Dans notre société où l’intérêt pour la méditation, notamment pour ses formes sécularisées
comme la pratique de la « pleine conscience », se développe de manière exponentielle, de
nombreuses études sont maintenant menées sur les effets neurophysiologiques de la pratique
méditative (e.g. Lazar et al., 2006; Farb et al., 2007; Slagter et al., 2007; Grossman et al., 2007;
Grant et al., 2010; Holzel et al., 2011; Desbordes et al., 2012; Jensen et al., 2012; Allen et al.,
2012), et sur les corrélats neurophysiologiques des états méditatifs (e.g. Brefczynski-Lewis et al.
2007; Brewer et al., 2011; Lutz et al., 2008; Lutz et al., 2013; van Leeuwen et al., 2012; Mrazek et
al., 2013; Reiner et al;, 2013; Zanesco et al., 2013), et fournissent des résultats importants. Par
exemple, il a été montré que la pratique de la méditation peut réduire le stress et le taux de rechute dépressive (Teasdale et al., 2000; Segal et al., 2002; Kuyken et al. 2015). Mais très peu d’études
ont été conduites sur l’expérience vécue de la pratique contemplative : ce que vit le méditant,
instant après instant, aux différents stades de sa pratique, a été peu étudié par les sciences
contemplatives contemporaines (e.g. Khalsa et al., 2008; Fox et al., 2012; Ataria, 2014, 2015). Au
mieux, les études neurophysiologiques de la méditation accordent un statut auxiliaire à quelques
descriptions grossières de classes d’expériences méditatives (Lutz et al., 2012). Même l’étude
récente qui utilise une matrice de catégories phénoménologiques comme outil heuristique pour
générer des hypothèses sur les corrélats neuronaux des pratiques méditatives (Lutz et al., 2015),
dérive ces catégories de l’analyse de textes et de manuels, pas d’une description phénoménologique
de ces pratiques.
Ce déficit pourrait s’expliquer par l’hypothèse répandue selon laquelle, puisque l’expérience
méditative – comme toute expérience – est produite par l’activité cérébrale, la connaissance de ses
corrélats neuronaux est suffisante pour comprendre ce qui se joue dans la méditation et
comprendre ses effets. Il pourrait aussi s’expliquer par le discrédit qui frappe l’introspection dans
les sciences occidentales qui, depuis Auguste Comte arguant qu’il est impossible de marcher dans
la rue tout en se regardant marcher depuis le balcon, se sont construites sur son exclusion. De plus,
dans les traditions contemplatives, il n’est pas d’usage de parler de son expérience, excepté avec
son enseignant. Un participant à notre étude, pratiquant de la tradition Dzogchen du Bouddhisme
Tibétain depuis 45 ans, a remarqué après le deuxième entretien : « C’est nouveau pour moi, je ne
suis pas habitué. Je n’ai jamais eu l’occasion de partager mes expériences avec qui que ce soit,
même avec mes enseignants, même avec ma femme. » (Alain)

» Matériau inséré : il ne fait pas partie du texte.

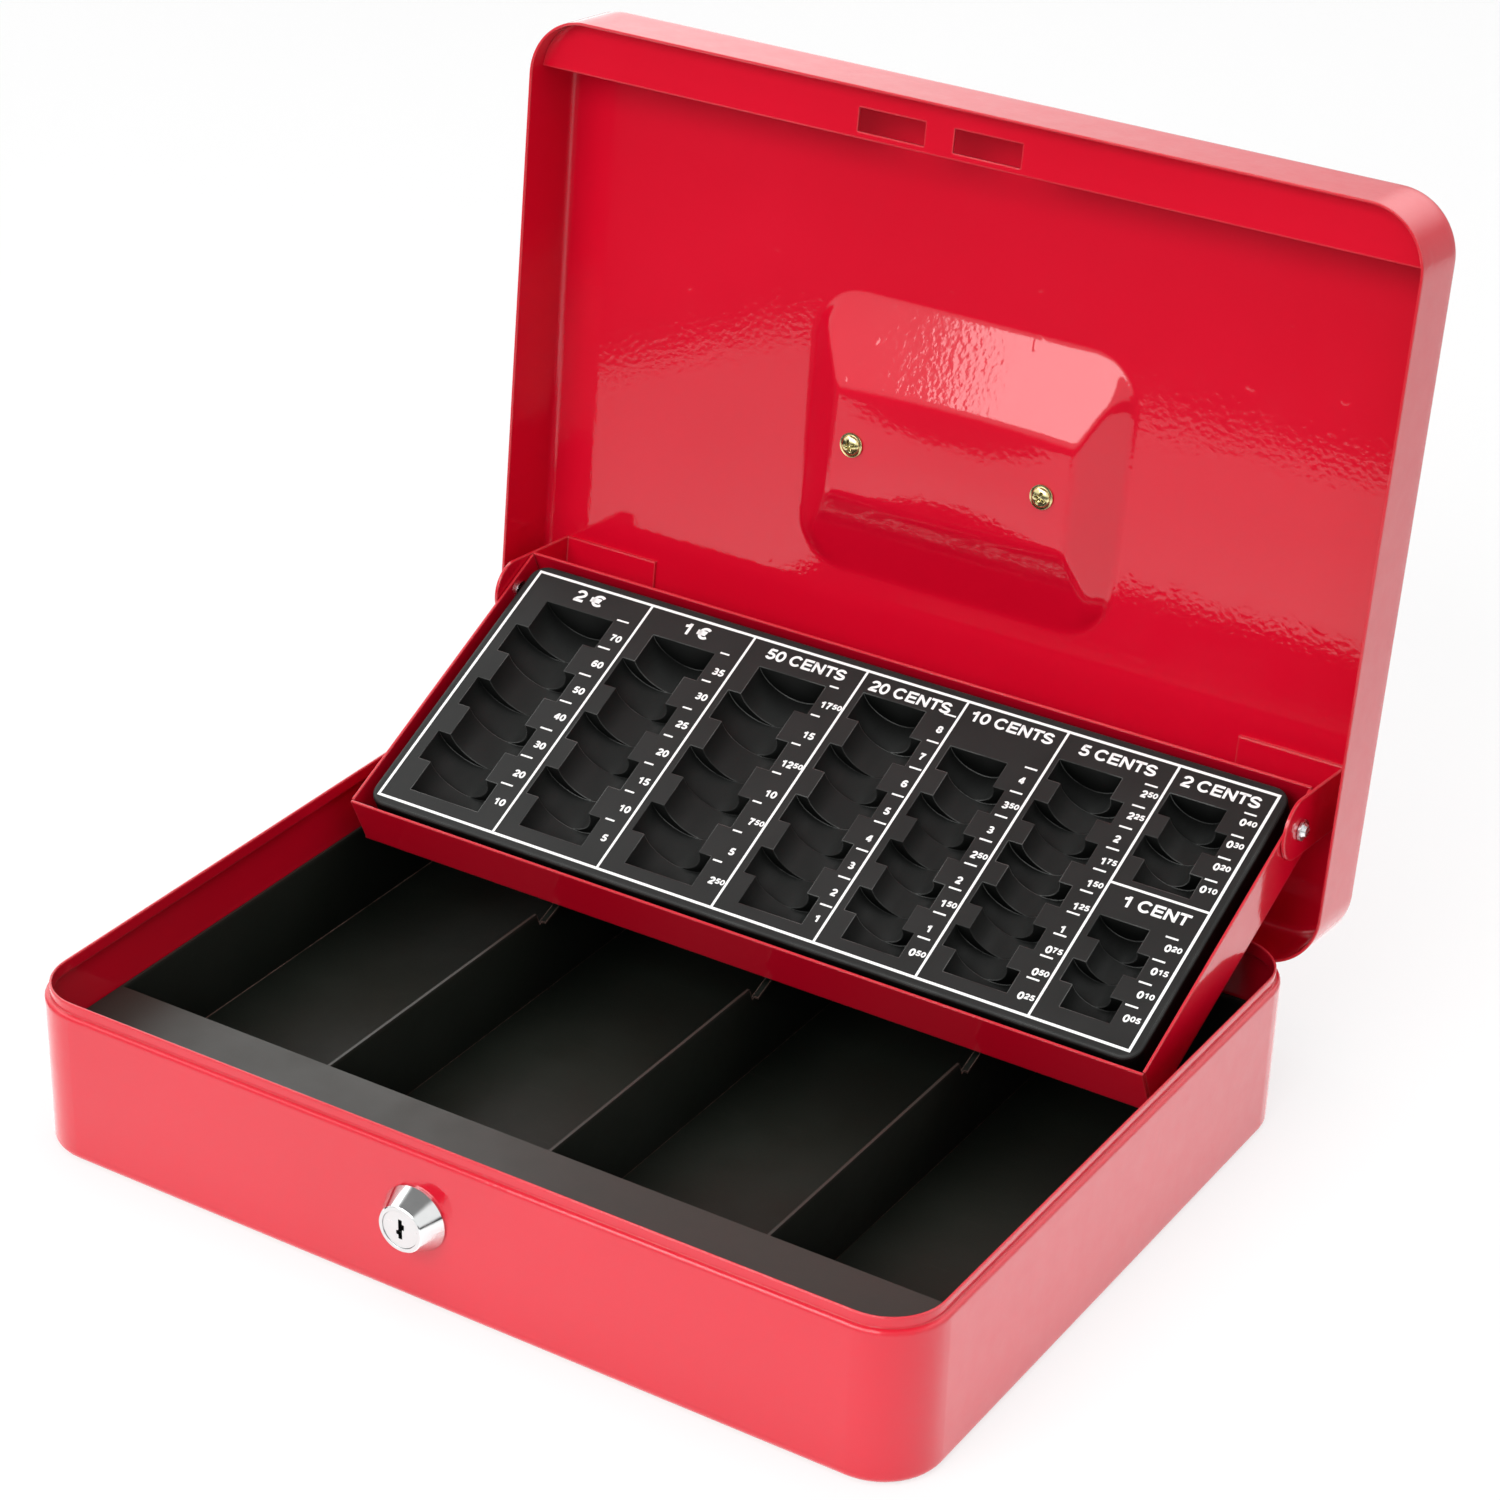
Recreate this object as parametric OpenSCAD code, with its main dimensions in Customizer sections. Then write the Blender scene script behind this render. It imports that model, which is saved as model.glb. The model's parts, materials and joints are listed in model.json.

Notre étude est née de l’hypothèse que le manque de connaissance de l’expérience méditative
bloque à la fois la compréhension des effets de la pratique et celle de ses corrélats : de ses effets,
car seule une description fine de l’expérience vécue du sujet permettrait de comprendre les
processus mobilisés pendant la méditation, qui pourraient expliquer ces effets (Philippot & Segal,
2009); de ses corrélats, car plus les techniques de neuro-imagerie cérébrale s’affinent, plus
l’interprétation des données qui en sont issues demande une description précise de l’expérience
vécue des sujets dont on enregistre l’activité (Lachaux, 2011). De telles descriptions sont
maintenant rendues possibles par le développement de méthodes « micro-phénoménologiques » qui
nous permettent de prendre conscience de notre expérience et de la décrire avec rigueur et
précision.
Cet article décrit les résultats d’un projet pilote visant à appliquer ces méthodes à la description
de l’expérience méditative. La première partie de l’article décrit ces méthodes et leur ajustement à
l’étude de l’expérience méditative. La seconde partie fournit les descriptions micro-
phénoménologiques de deux processus dont la pratique permet au méditant de prendre conscience :
le processus de perte de contact avec la situation présente et de génération d’une scène virtuelle
dans les épisodes de « dérive attentionnelle », et le processus d’émergence d’une pensée. La
troisième partie met en évidence l’intérêt de telles descriptions pour les pratiquants et pour les
instructeurs de méditation, définit le statut de ces résultats, et propose des pistes de recherche.
Cet article ne décrit donc pas un état de conscience extraordinaire qui pourrait être induit par la
pratique méditative, mais l’état de conscience modifié très ordinaire consistant à s’absenter de la
situation présente pour s’absorber dans une situation virtuelle. Il propose une méthode permettant
de produire une description « micro-phénoménologique » de la dynamique d’émergence et de
résorption d’un état de conscience modifié.